-- Goal --
Nothing but the lines from the line that contains "head_casting()" through the line that contains "record = json.load(file)" should appear in the output, each reproduced exactly.

-- Stored data --
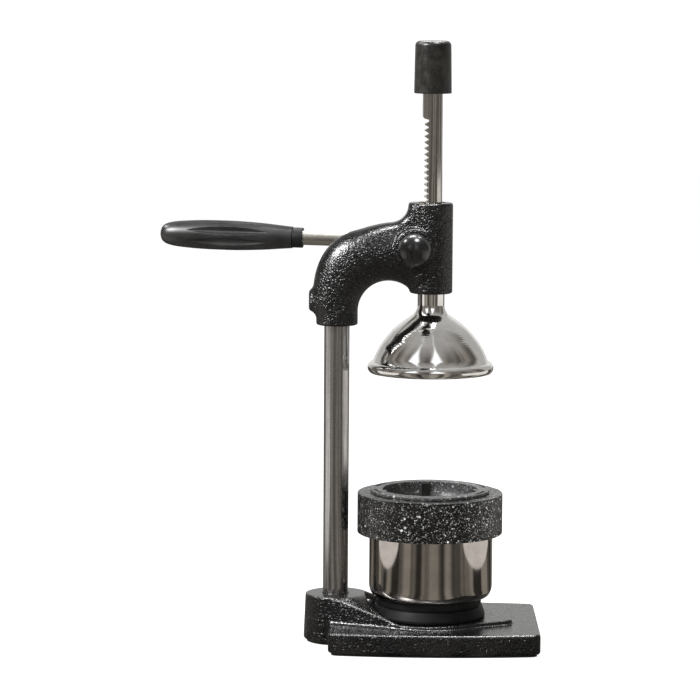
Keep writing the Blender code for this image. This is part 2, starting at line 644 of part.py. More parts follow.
def strainer_plate():
    """Perforated stainless plate with a low reamer cone."""
    low = STRAINER_Z - 1.0
    plate = turned("strainer_plate", [
        (0, REAMER_TOP), (2.5, REAMER_TOP - 0.8), (REAMER_R, STRAINER_Z + 1), (REAMER_R + 1, STRAINER_Z),
        (41.5, STRAINER_Z), (41.5, low), (REAMER_R + 0.4, low), (REAMER_R - 1, low + 1), (0, REAMER_TOP - 1.2)],
        STAINLESS, (STRAINER_X, 0, 0), sides=24)
    holes = 16
    for i in range(holes):
        a = 2 * math.pi * (i + 0.3) / holes
        place = (STRAINER_X + 33 * math.cos(a), 33 * math.sin(a), 0)
        cut(plate, cylinder(f"cut_strain_{i}", 1.8, 90, 110, place=place, sides=8))
    return plate


def main():
    clear_scene()
    base_casting()
    base_sheet()
    column()
    base_clamp_screw()
    head_casting()
    head_clamp_screw()
    bushes()
    press_rod()
    pinion_shaft()
    rod_cap()
    bell()
    lever()
    shaft_ends()
    cup_seat()
    cup()
    strainer_ring()
    strainer_insert()
    strainer_plate()


main()
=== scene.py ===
"""Looks of the hand citrus press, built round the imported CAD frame.

Lengths are millimetres in the constants and metres in the scene, in the CAD's own frame: the
origin is under the press axis, +Z is up, -X is towards the column, -Y towards the ball knob.
"""

import json
from math import acos, asin, cos, degrees, pi, radians, sin, tan

import bmesh
import bpy
import numpy as np
import openvdb
from mathutils import Matrix, Vector

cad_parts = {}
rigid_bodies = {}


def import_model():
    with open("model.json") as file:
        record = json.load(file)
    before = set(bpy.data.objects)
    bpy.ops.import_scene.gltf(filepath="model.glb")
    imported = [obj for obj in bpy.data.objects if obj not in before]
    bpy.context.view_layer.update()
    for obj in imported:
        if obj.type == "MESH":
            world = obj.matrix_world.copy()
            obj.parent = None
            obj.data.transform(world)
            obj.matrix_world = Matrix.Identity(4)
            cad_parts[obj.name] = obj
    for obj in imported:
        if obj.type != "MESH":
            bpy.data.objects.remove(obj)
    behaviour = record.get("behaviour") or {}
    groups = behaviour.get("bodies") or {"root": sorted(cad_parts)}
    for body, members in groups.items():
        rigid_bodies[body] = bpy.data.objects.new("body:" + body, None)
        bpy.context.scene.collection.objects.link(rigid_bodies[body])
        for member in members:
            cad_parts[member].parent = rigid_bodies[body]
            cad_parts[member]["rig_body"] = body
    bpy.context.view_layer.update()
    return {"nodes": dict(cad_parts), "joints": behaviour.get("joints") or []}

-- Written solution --
    head_casting()
    head_clamp_screw()
    bushes()
    press_rod()
    pinion_shaft()
    rod_cap()
    bell()
    lever()
    shaft_ends()
    cup_seat()
    cup()
    strainer_ring()
    strainer_insert()
    strainer_plate()


main()
=== scene.py ===
"""Looks of the hand citrus press, built round the imported CAD frame.

Lengths are millimetres in the constants and metres in the scene, in the CAD's own frame: the
origin is under the press axis, +Z is up, -X is towards the column, -Y towards the ball knob.
"""

import json
from math import acos, asin, cos, degrees, pi, radians, sin, tan

import bmesh
import bpy
import numpy as np
import openvdb
from mathutils import Matrix, Vector

cad_parts = {}
rigid_bodies = {}


def import_model():
    with open("model.json") as file:
        record = json.load(file)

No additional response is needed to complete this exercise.